When Luis Velez calls himself a shoe guy, he doesn't just mean he's a collector—his personal closet includes a modest 35 pairs, though he admits to coveting many more. No, Velez takes "shoe guy" status to the next level: In 2018, the designer and self-proclaimed sneakerhead launched his high-end clothing and footwear brand Guillermo Bravo, and last November he opened his first store, Corre.
"I never thought I’d be able to have a brick-and-mortar so soon," Velez says, of the chic slip of a shop in Madrona. But he couldn't resist when friend and fellow Colombian Shadia K’David approached him about partnering when she relocated her other business, Salua Lingerie, to Madison Valley. Velez says it was around the time beloved Capitol Hill boutique Totokaelo announced it was shuttering and he was reminded of Seattle's need for independent retail shops, particularly those that can curate experiences. "I said, 'Can I bring all the brands I've been obsessing over forever? And [Shadia] said, 'Absolutely.'…I want [Corre] to be the kind of experience you'd find in Japan: You walk into a jazz bar that only sells single-origin coffee. And you're like, Can I live here forever?"
Indeed, Corre feels like the kind of place you could easily move into—bright, warm, shockingly approachable for such minimalist design—though Velez hasn't yet been able to implement a planned surprise element: happy hour collaborative events with his connections in the restaurant industry (think La Dive, L'Oursin, Spinasse, etc.). That will come as Covid restrictions permit.

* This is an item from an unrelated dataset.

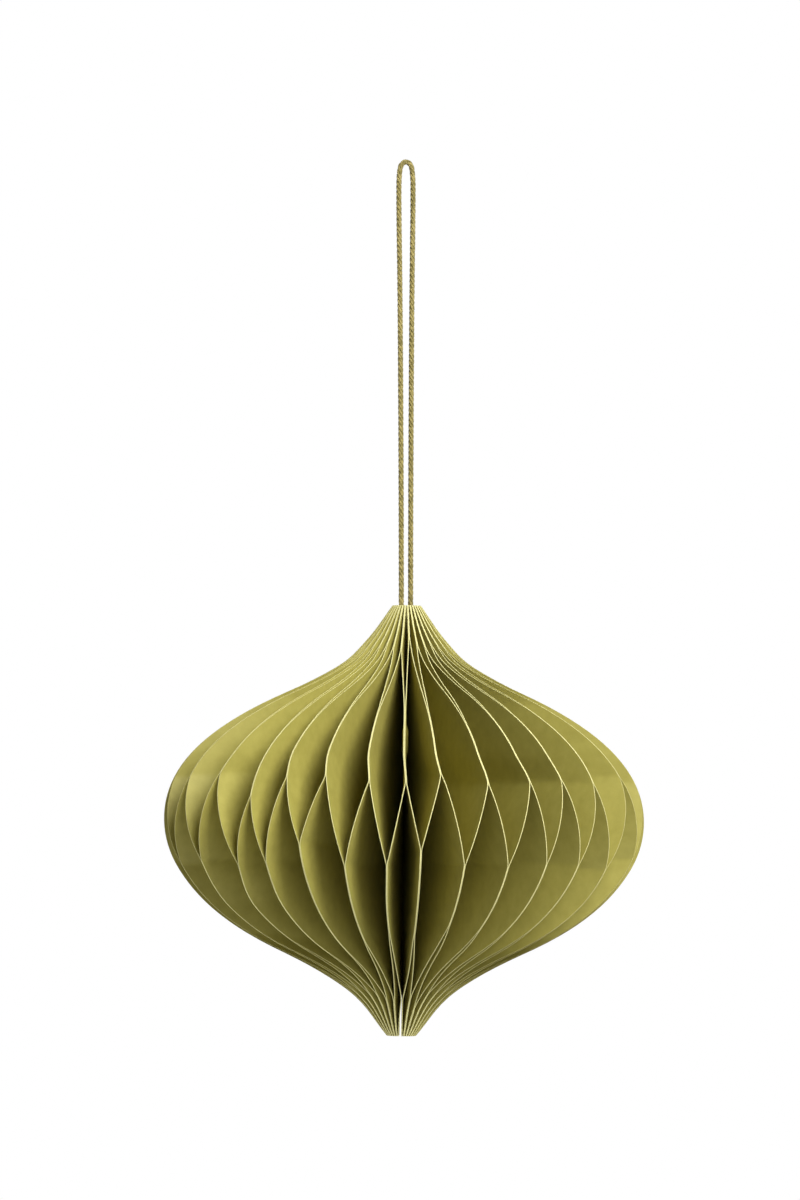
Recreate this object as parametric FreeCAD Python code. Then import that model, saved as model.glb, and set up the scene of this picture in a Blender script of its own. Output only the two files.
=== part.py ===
"""Paper drop ornament: half-drop paper leaves glued in level bands round a hollow core, on a cord loop.

Every leaf is the same die-cut sheet: a straight inner edge and a half-drop outline. Leaf pairs are
glued face to face along the first and third bands down from the top, and each pair is glued to its
neighbours along the second and fourth bands. Opened all the way round, the inner edges stand packed in a
ring and the cells between the leaves gape. The first and the last leaf are not glued: two disc
magnets, each let into a punched hole, hold that seam shut.

Frame: millimetres, +Z up, origin at the inside top of the cord loop, where a hook carries it. The seam
faces -Y, and the loop lies in the XZ plane.
"""
import FreeCAD
import Part
import math
import os

# The leaf sheet. Depths are measured from its straight inner edge, heights along that edge.
PAIR_COUNT = 37
LEAF_THICKNESS = 0.4
TOP_BAND_HEIGHT = 15.0
UPPER_FREE_HEIGHT = 25.1
UPPER_BAND_HEIGHT = 34.3
MIDDLE_FREE_HEIGHT = 32.6
LOWER_BAND_HEIGHT = 28.4
LOWER_FREE_HEIGHT = 28.5
BOTTOM_BAND_HEIGHT = 15.6
TOP_TIP_DEPTH = 1.3
TOP_TIP_FLARE = 0.72
TOP_NECK_DEPTH = 12.3
TOP_NECK_FLARE = 0.85
TOP_SHOULDER_DROP = 36.4
TOP_SHOULDER_DEPTH = 45.2
TOP_SHOULDER_FLARE = 2.15
BELLY_DEPTH = 95.0
BOTTOM_SHOULDER_RISE = 34.7
BOTTOM_SHOULDER_DEPTH = 46.4
BOTTOM_SHOULDER_FLARE = 2.0
BOTTOM_NECK_DEPTH = 14.4
BOTTOM_NECK_FLARE = 1.15
BOTTOM_TIP_DEPTH = 1.5
BOTTOM_TIP_FLARE = 0.75

# How the opened leaves stand round the core.
SPINE_CLEARANCE = 0.3
SEAM_ANGLE = 0.3
FRONT_ANGLE = -90.0

# The seam magnets, set in the second band.
MAGNET_DIAMETER = 6.0
MAGNET_THICKNESS = 1.0
MAGNET_DEPTH = 40.0
MAGNET_FIT = 0.05

# The cord, its loop over the hook and its knot in the core.
CORD_DIAMETER = 2.2
LOOP_HANG_HEIGHT = 184.1
KNOT_DROP = 16.0
KNOT_HEIGHT = 6.6
KNOT_CLEARANCE = 0.3
ARC_SHARE = 0.45

BODY_HEIGHT = (
    TOP_BAND_HEIGHT + UPPER_FREE_HEIGHT + UPPER_BAND_HEIGHT + MIDDLE_FREE_HEIGHT
    + LOWER_BAND_HEIGHT + LOWER_FREE_HEIGHT + BOTTOM_BAND_HEIGHT
)
BODY_TOP = -LOOP_HANG_HEIGHT
PAIR_ANGLE = (360.0 - SEAM_ANGLE) / PAIR_COUNT
HALF_PAIR = math.radians(PAIR_ANGLE) / 2
SPINE_RADIUS = LEAF_THICKNESS / HALF_PAIR + SPINE_CLEARANCE
LEG_END = BODY_TOP - KNOT_DROP

# Rim curves pass through points about this far apart in height.
RIM_STEP = 4.0

# The outline's stations: drop below the top, depth, and depth gained per millimetre of drop.
OUTLINE = [
    (0.0, TOP_TIP_DEPTH, TOP_TIP_FLARE),
    (TOP_BAND_HEIGHT, TOP_NECK_DEPTH, TOP_NECK_FLARE),
    (TOP_SHOULDER_DROP, TOP_SHOULDER_DEPTH, TOP_SHOULDER_FLARE),
    (BODY_HEIGHT / 2, BELLY_DEPTH, 0.0),
    (BODY_HEIGHT - BOTTOM_SHOULDER_RISE, BOTTOM_SHOULDER_DEPTH, -BOTTOM_SHOULDER_FLARE),
    (BODY_HEIGHT - BOTTOM_BAND_HEIGHT, BOTTOM_NECK_DEPTH, -BOTTOM_NECK_FLARE),
    (BODY_HEIGHT, BOTTOM_TIP_DEPTH, -BOTTOM_TIP_FLARE),
]

# The stretches down a leaf: height, and its swing at the top and bottom of that stretch. Swing is 0
# against the leaf's own pair and 1 against the neighbouring pair.
STRETCHES = [
    (TOP_BAND_HEIGHT, 0, 0),
    (UPPER_FREE_HEIGHT, 0, 1),
    (UPPER_BAND_HEIGHT, 1, 1),
    (MIDDLE_FREE_HEIGHT, 1, 0),
    (LOWER_BAND_HEIGHT, 0, 0),
    (LOWER_FREE_HEIGHT, 0, 1),
    (BOTTOM_BAND_HEIGHT, 1, 1),
]

# The cord's route over the loop, as (x, z): up one leg, round the hook and down the other.
HALF_ROUTE = [(1.92, LEG_END), (1.92, -150.0), (2.4, -56.0), (3.05, -13.0), (3.0, -0.66), (1.24, 1.1)]
CORD_ROUTE = [(-x, z) for x, z in HALF_ROUTE] + HALF_ROUTE[::-1]


def rim_radius(drop):
    """Distance of the leaf's rim from the axis, at a drop below the body's top."""
    for (start, depth, flare), (end, next_depth, next_flare) in zip(OUTLINE, OUTLINE[1:]):
        if drop <= end:
            break
    span = end - start
    t = (drop - start) / span
    return (
        SPINE_RADIUS
        + depth * (1 + 2 * t) * (1 - t) ** 2
        + next_depth * (3 - 2 * t) * t**2
        + span * (flare * t * (1 - t) ** 2 - next_flare * (1 - t) * t**2)
    )


def swing_at(drop, start, end, swing_top, swing_bottom):
    """Swing within one stretch. The rim keeps to a straight line, seen along the neighbour's glue plane."""
    if swing_top == swing_bottom:
        return float(swing_top)
    t = (drop - start) / (end - start)
    glued_end = start if swing_top == 0 else end
    gap_left = 1 - t if swing_top == 0 else t
    return min(1.0, max(0.0, 1 - gap_left * rim_radius(glued_end) / rim_radius(drop)))


def leaf_point(radius, drop, swing, face):
    """A point of the leaf on the positive side of a pair's glue plane. Face 0 faces its twin, 1 looks away."""
    angle = swing * HALF_PAIR
    offset = (face - swing) * LEAF_THICKNESS
    return FreeCAD.Vector(
        radius * math.cos(angle) - offset * math.sin(angle),
        radius * math.sin(angle) + offset * math.cos(angle),
        BODY_TOP - drop,
    )


def curve_down(points, drops):
    """One smooth edge through points, with the drop as its parameter."""
    curve = Part.BSplineCurve()
    curve.interpolate(Points=points, Parameters=drops)
    return curve.toShape()


def line(start, end):
    return Part.LineSegment(start, end).toShape()


def stretch_faces(start, height, swing_top, swing_bottom):
    """The four walls of a leaf within one stretch: both paper faces, the rim and the inner edge."""
    steps = max(2, round(height / RIM_STEP))
    drops = [start + height * i / steps for i in range(steps + 1)]
    swings = [swing_at(drop, start, start + height, swing_top, swing_bottom) for drop in drops]
    rims, spines = [], []
    for face in (0, 1):
        rim = [leaf_point(rim_radius(d), d, s, face) for d, s in zip(drops, swings)]
        spine = [leaf_point(SPINE_RADIUS, d, s, face) for d, s in zip(drops, swings)]
        rims.append(curve_down(rim, drops))
        spines.append(curve_down(spine, drops) if swing_top != swing_bottom else line(spine[0], spine[-1]))
    walls = [Part.makeRuledSurface(rims[0], rims[1]), Part.makeRuledSurface(spines[0], spines[1])]
    for rim, spine in zip(rims, spines):
        if swing_top != swing_bottom:
            walls.append(Part.makeRuledSurface(spine, rim))
            continue
        top = line(spine.Vertexes[0].Point, rim.Vertexes[0].Point)
        bottom = line(spine.Vertexes[-1].Point, rim.Vertexes[-1].Point)
        walls.append(Part.Face(Part.Wire([spine, bottom, rim, top])))
    return walls


def end_face(drop, swing):
    """The cut edge of a leaf at its top or bottom tip."""
    corners = [
        leaf_point(SPINE_RADIUS, drop, swing, 0),
        leaf_point(rim_radius(drop), drop, swing, 0),
        leaf_point(rim_radius(drop), drop, swing, 1),
        leaf_point(SPINE_RADIUS, drop, swing, 1),
    ]
    return Part.Face(Part.makePolygon(corners + corners[:1]))


def make_leaf():
    """The leaf on the positive side of a glue plane that stands at angle 0."""
    walls = [end_face(0.0, STRETCHES[0][1]), end_face(BODY_HEIGHT, STRETCHES[-1][2])]
    start = 0.0
    for height, swing_top, swing_bottom in STRETCHES:
        walls += stretch_faces(start, height, swing_top, swing_bottom)
        start += height
    shell = Part.Shell(walls)
    shell.sewShape()
    leaf = Part.Solid(shell)
    if leaf.Volume < 0:
        leaf.reverse()
    return leaf


def mirrored(shape):
    """The same shape on the other side of the glue plane at angle 0."""
    return shape.mirror(FreeCAD.Vector(0, 0, 0), FreeCAD.Vector(0, 1, 0))


def turned(shape, degrees):
    """A copy turned about the ornament's axis."""
    copy = shape.copy()
    copy.rotate(FreeCAD.Vector(0, 0, 0), FreeCAD.Vector(0, 0, 1), degrees)
    return copy


def magnet_disc(diameter, thickness):
    """A disc whose outer face lies on the leaf's seam face, for the leaf of make_leaf()."""
    drop = TOP_BAND_HEIGHT + UPPER_FREE_HEIGHT + UPPER_BAND_HEIGHT / 2
    centre = leaf_point(SPINE_RADIUS + MAGNET_DEPTH, drop, 1, 1)
    inward = FreeCAD.Vector(math.sin(HALF_PAIR), -math.cos(HALF_PAIR), 0)
    return Part.makeCylinder(diameter / 2, thickness, centre, inward)


def make_cord():
    """The cord as straight runs joined by tangent arcs, swept with a round section."""
    points = [FreeCAD.Vector(x, 0, z) for x, z in CORD_ROUTE]
    edges, here = [], points[0]
    for before, corner, after in zip(points, points[1:], points[2:]):
        shorter = min((corner - before).Length, (after - corner).Length)
        back = (before - corner).normalize()
        onward = (after - corner).normalize()
        half_turn = (math.pi - back.getAngle(onward)) / 2
        radius = ARC_SHARE * shorter / math.tan(half_turn)
        centre = corner + (back + onward).normalize() * (radius / math.cos(half_turn))
        middle = centre + (corner - centre).normalize() * radius
        arc_start = corner + back * (ARC_SHARE * shorter)
        arc_end = corner + onward * (ARC_SHARE * shorter)
        edges += [line(here, arc_start), Part.Arc(arc_start, middle, arc_end).toShape()]
        here = arc_end
        print(f"cord arc radius {radius:.2f} mm, turn {math.degrees(2 * half_turn):.2f} degrees")
    edges.append(line(here, points[-1]))
    path = Part.Wire(edges)
    section = Part.Wire(Part.makeCircle(CORD_DIAMETER / 2, points[0], FreeCAD.Vector(0, 0, 1)))
    print(f"cord centre line {path.Length:.1f} mm")
    return path.makePipeShell([section], True, True)


def make_knot():
    """The overhand knot of both cord ends as one ball that fills the core, flat above and below."""
    radius = SPINE_RADIUS - KNOT_CLEARANCE
    centre = FreeCAD.Vector(0, 0, LEG_END - KNOT_HEIGHT / 2)
    latitude = math.degrees(math.asin(KNOT_HEIGHT / 2 / radius))
    return Part.makeSphere(radius, centre, FreeCAD.Vector(0, 0, 1), -latitude, latitude, 360)


def leaf_pairs():
    """Every glued pair, by node name, in order round the axis from one side of the seam to the other."""
    leaf = make_leaf()
    twin = mirrored(leaf)
    hole = magnet_disc(MAGNET_DIAMETER + 2 * MAGNET_FIT, MAGNET_THICKNESS)
    first_angle = FRONT_ANGLE + SEAM_ANGLE / 2 + PAIR_ANGLE / 2
    pairs = {}
    for i in range(PAIR_COUNT):
        first = twin.cut(mirrored(hole)) if i == 0 else twin
        last = leaf.cut(hole) if i == PAIR_COUNT - 1 else leaf
        pair = Part.Compound([last, first])
        pairs[f"leaf_pair_{i + 1:02d}"] = turned(pair, first_angle + i * PAIR_ANGLE)
    return pairs


def seam_magnets():
    """The two discs, each let into the end leaf on its side of the seam."""
    magnet = magnet_disc(MAGNET_DIAMETER, MAGNET_THICKNESS)
    half_seam = SEAM_ANGLE / 2 + PAIR_ANGLE / 2
    return {
        "closing_magnet_right": turned(mirrored(magnet), FRONT_ANGLE + half_seam),
        "closing_magnet_left": turned(magnet, FRONT_ANGLE - half_seam),
    }


parts = leaf_pairs()
parts.update(seam_magnets())
parts["hanging_cord"] = make_cord()
parts["cord_knot"] = make_knot()

os.makedirs("parts", exist_ok=True)
for name, shape in parts.items():
    shape.exportStep(f"parts/{name}.step")
    print(f"{name}: {len(shape.Solids)} solids, {shape.Volume:.1f} mm3")
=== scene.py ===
"""The looks of the paper drop ornament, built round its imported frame.

Every glued pair of leaves is modelled again with the unevenness of hand-opened paper: cells that differ in
width, glue bands that end early or late, and a seam that gapes at the bottom. Lengths are millimetres until
a mesh is made; the frame and Blender are in metres.
"""

import math
import random

import bpy
import numpy as np
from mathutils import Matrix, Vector


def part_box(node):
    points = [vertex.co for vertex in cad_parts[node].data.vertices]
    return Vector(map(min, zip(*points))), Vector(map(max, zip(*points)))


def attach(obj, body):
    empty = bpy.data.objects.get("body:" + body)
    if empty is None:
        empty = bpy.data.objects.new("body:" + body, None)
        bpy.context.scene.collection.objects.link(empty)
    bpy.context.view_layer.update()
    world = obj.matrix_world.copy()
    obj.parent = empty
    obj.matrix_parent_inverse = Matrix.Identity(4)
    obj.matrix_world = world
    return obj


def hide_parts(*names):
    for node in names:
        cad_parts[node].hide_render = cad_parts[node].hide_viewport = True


MM = 0.001
RANDOM_SEED = 11

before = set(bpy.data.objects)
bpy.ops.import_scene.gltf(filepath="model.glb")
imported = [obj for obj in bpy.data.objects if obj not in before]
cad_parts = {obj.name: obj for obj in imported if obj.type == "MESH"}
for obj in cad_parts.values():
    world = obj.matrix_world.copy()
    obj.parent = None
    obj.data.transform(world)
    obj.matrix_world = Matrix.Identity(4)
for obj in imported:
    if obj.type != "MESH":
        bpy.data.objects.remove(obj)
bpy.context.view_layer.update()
PAIR_NODES = sorted(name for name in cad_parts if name.startswith("leaf_pair_"))
PAIR_COUNT = len(PAIR_NODES)
BODY_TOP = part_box(PAIR_NODES[0])[1].z / MM
BODY_HEIGHT = BODY_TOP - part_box(PAIR_NODES[0])[0].z / MM
BELLY_LEVEL = BODY_TOP - BODY_HEIGHT / 2

# The leaf sheet, as it is cut and glued. It is pressed a little thinner than the frame's, which leaves room
# round the core for the seam to gape. Glued leaves stand a hair apart, so that their meshes share no point.
LEAF_THICKNESS = 0.33
GLUE_GAP = 0.01
TOP_BAND_END = 16.5
UPPER_BAND = (43.0, 74.4)
LOWER_BAND = (107.0, 135.4)
BOTTOM_BAND_START = 161.5
# The leaves' inner edges, as (drop, radius). They leave room for the knot at the top and meet below it, so
# that no light passes between them until the seam gapes.
SPINE = [(17.5, 5.01), (22.0, 3.8), (165.0, 3.8), (170.0, 5.01)]
SEAM_ANGLE = math.radians(0.3)
FRONT_ANGLE = math.radians(-90.0)
PLANE_STEP = (2 * math.pi - SEAM_ANGLE) / PAIR_COUNT / 2
LAST_PLANE = 2 * PAIR_COUNT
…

Velez wanted to wait until everything was perfect before opening the doors, but if ever a year helped us disassociate with the idea of perfection, it was 2020. He humbly points out that the light fixtures aren't in, the art's not installed, and they don't yet have the planters that will lend the space an inviting, natural vibe. But the important stuff is there: a couple of racks showcasing Velez's Guillermo Bravo clothing designs and custom-built shelves displaying his sneakers alongside favorite shoe brands like Casbia, Gray Matters, Peterson Stoop, Brandblack, and more. Velez says Corre is the only West Coast purveyor of many of these—for some, the only U.S. supplier.
Velez's aesthetic, both in the items he creates and those he curates for the shop, focuses on the intersection of function and fashion. He didn't know if his genderless, avant garde style would resonate with the "Madrona mom crowd," he says. But just as he is sharing this concern, a woman walks by the front windows looking straight out of Harajuku—dressed in a very stylish, very loud, floral print bomber jacket, with a structured gold tote bag hitched at her elbow. We both stop to admire. Maybe the neighborhood's street style is ready for Corre after all.